- Atlantika Mountains Location within Cameroon

Highest point
- Peak: 1 885 m
- Coordinates: 8°39′43″N 12°38′33″E﻿ / ﻿8.661809°N 12.642517°E

Geography
- Countries: Cameroon and Nigeria

= Atlantika Mountains =

Mountains in Cameroon and Nigeria

The Atlantika Mountains, also known as the Alantika Mountains, are an extension of the Cameroon line of volcanic mountains, spanning the border between Nigeria and Cameroon. They lie to the southeast of Yola, the capital of Adamawa State in Nigeria, and southwest of the Mandara mountains.
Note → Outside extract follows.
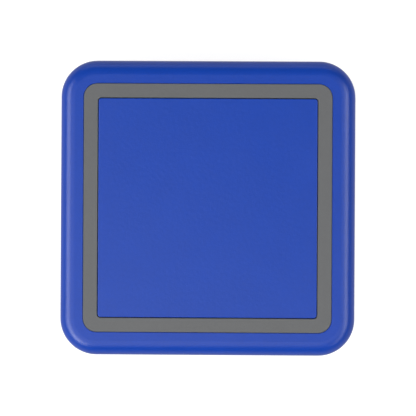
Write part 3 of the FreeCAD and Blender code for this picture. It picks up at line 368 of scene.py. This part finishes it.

In Cameroon, they are part of the North Region.
They are north of the Adamawa Plateau and west of the Faro National Park in Cameroon.
The massif rises to about 1,300 m above the Faro River, a tributary of the Benue River.
The range includes a belt of volcanoes, most of which are inactive. The mountains' landscape includes outcrops of large granite boulders.

The Atlantika Mountains are home to enclaves of higher-elevation Afromontane habitat, part of the Cameroonian Highlands forests ecoregion. The mountains are separated from other Afromontane regions by lower-elevation areas. Afromontane habitats include gallery forests along mountain stream courses. The gecko species Ancylodactylus alantika is found only in the Atlantika Mountains and the Hosséré Vokré plateau to the east.

The line of mountains of which the Atlantika range is a part were taken as a natural boundary between Nigeria and Cameroon by the colonial powers.
The Koma people took refuge in the mountains in the last half of the 19th century, apparently to avoid paying taxes to the colonial government. They remained unnoticed until 1980, when they were found by an Indian schoolteacher who was working for the government.

Alantika means where Allah hasn't yet arrived in the Kanuri language, due to the Koma people keeping their own religions, despite being mostly surrounded by Muslims.